# GOAL
Print the data exactly, leaving nothing out.

# DATASET SECTION
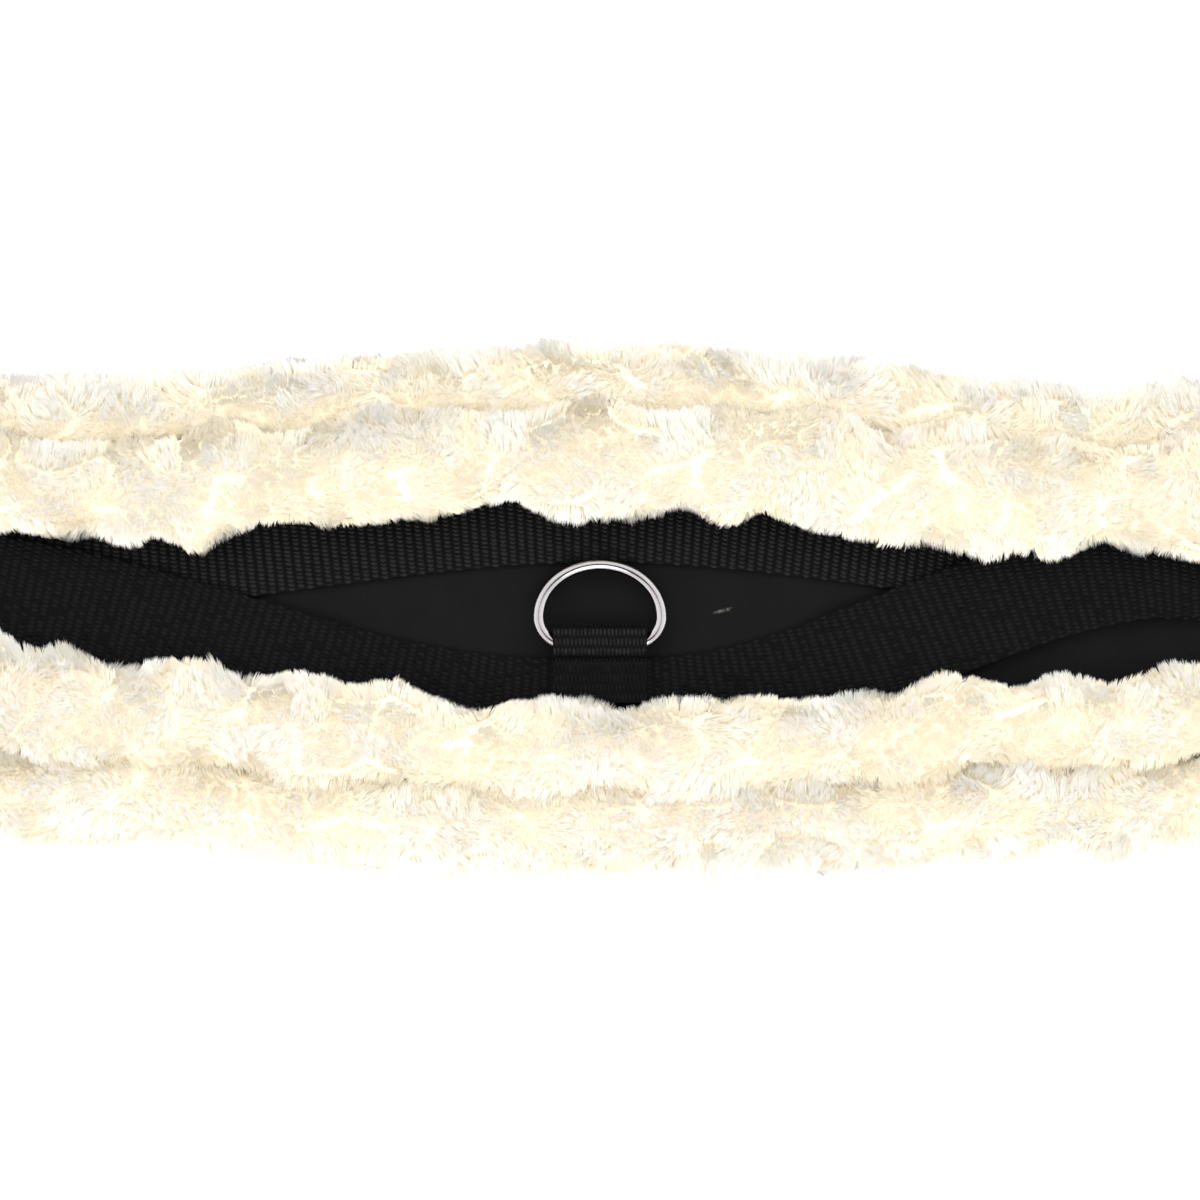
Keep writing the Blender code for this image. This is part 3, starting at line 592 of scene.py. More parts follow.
def fleece_material():
    made = Nodes("fleece_pile", rough=1.0, specular=0.08)
    tint = made.tree.nodes.new("ShaderNodeVertexColor")
    tint.layer_name = "tint"
    made.color(tint.outputs["Color"])
    made.shader.inputs["Sheen Weight"].default_value = 0.15
    made.shader.inputs["Sheen Roughness"].default_value = 0.6
    return made.material


def fleece_backing_material():
    made = Nodes("fleece_backing", rough=1.0, specular=0.05)
    # The skin colour is partly painted shade at the pile's base, where the backing shows between the locks.
    skin = LOCK_COLORS["skin"]
    paler = tuple(1.04 * channel for channel in skin)
    made.color(made.mottled(260, 4, skin, paler))
    made.bump(made.noise(1400, 3), 0.25 * MM)
    return made.material


def webbing_material(name, low, high, specular):
    made = Nodes(name, rough=0.42, specular=specular)
    made.color(made.mottled(900, 3, low, high, end=0.75))
    made.link(made.map_range(made.noise(2500, 2), 0.34, 0.56), made.shader.inputs["Roughness"])
    made.bump(made.noise(6000, 2), 0.05 * MM)
    return made.material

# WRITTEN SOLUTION
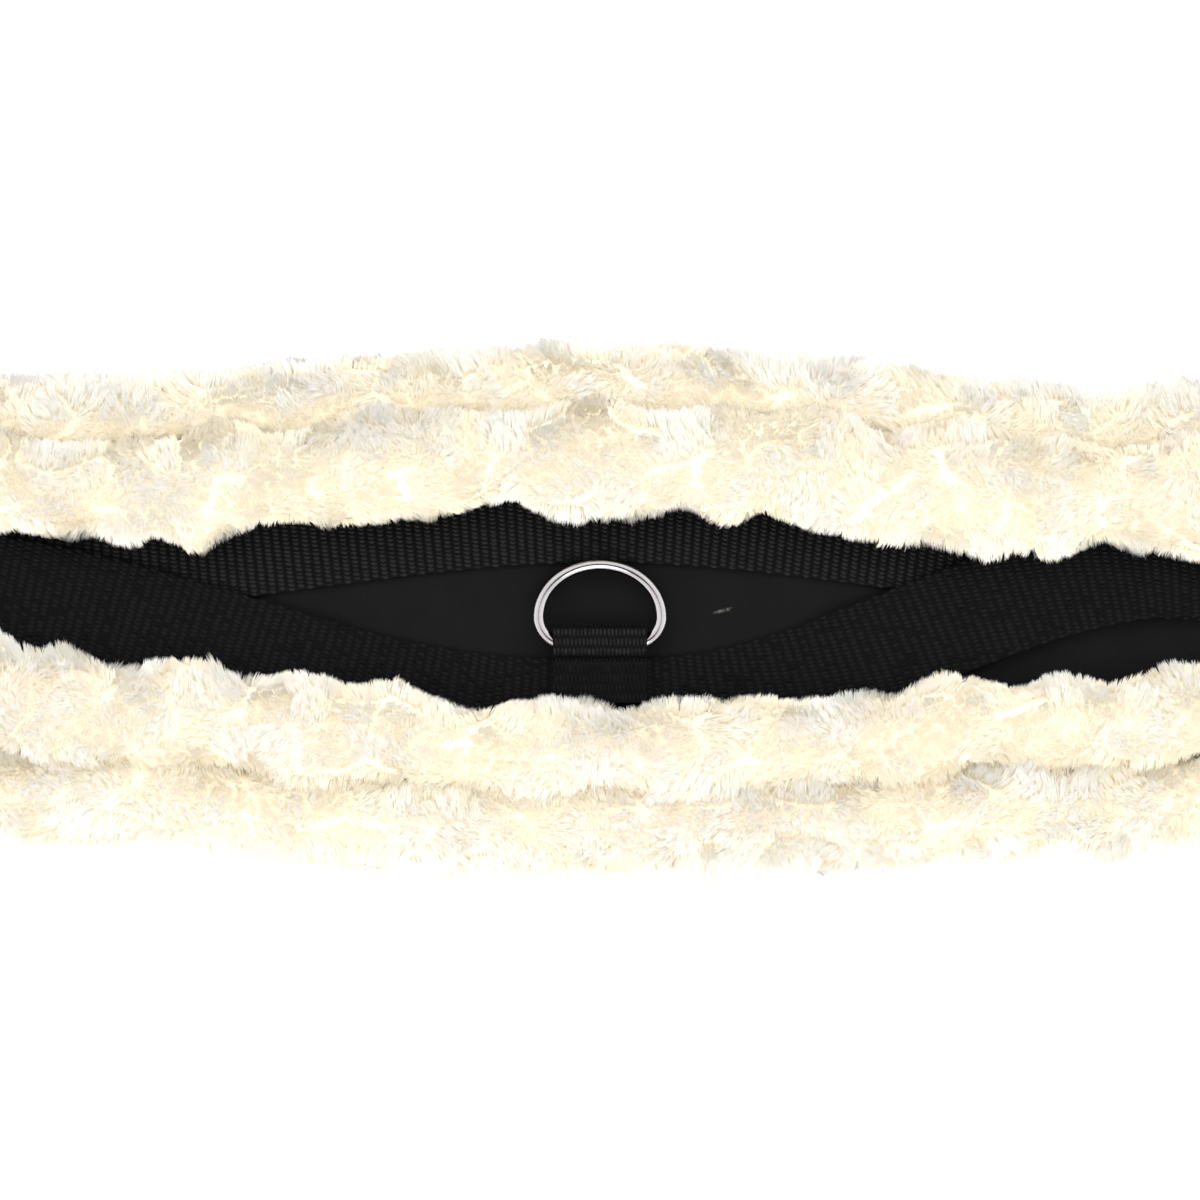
Keep writing the Blender code for this image. This is part 3, starting at line 592 of scene.py. More parts follow.
def fleece_material():
    made = Nodes("fleece_pile", rough=1.0, specular=0.08)
    tint = made.tree.nodes.new("ShaderNodeVertexColor")
    tint.layer_name = "tint"
    made.color(tint.outputs["Color"])
    made.shader.inputs["Sheen Weight"].default_value = 0.15
    made.shader.inputs["Sheen Roughness"].default_value = 0.6
    return made.material


def fleece_backing_material():
    made = Nodes("fleece_backing", rough=1.0, specular=0.05)
    # The skin colour is partly painted shade at the pile's base, where the backing shows between the locks.
    skin = LOCK_COLORS["skin"]
    paler = tuple(1.04 * channel for channel in skin)
    made.color(made.mottled(260, 4, skin, paler))
    made.bump(made.noise(1400, 3), 0.25 * MM)
    return made.material


def webbing_material(name, low, high, specular):
    made = Nodes(name, rough=0.42, specular=specular)
    made.color(made.mottled(900, 3, low, high, end=0.75))
    made.link(made.map_range(made.noise(2500, 2), 0.34, 0.56), made.shader.inputs["Roughness"])
    made.bump(made.noise(6000, 2), 0.05 * MM)
    return made.material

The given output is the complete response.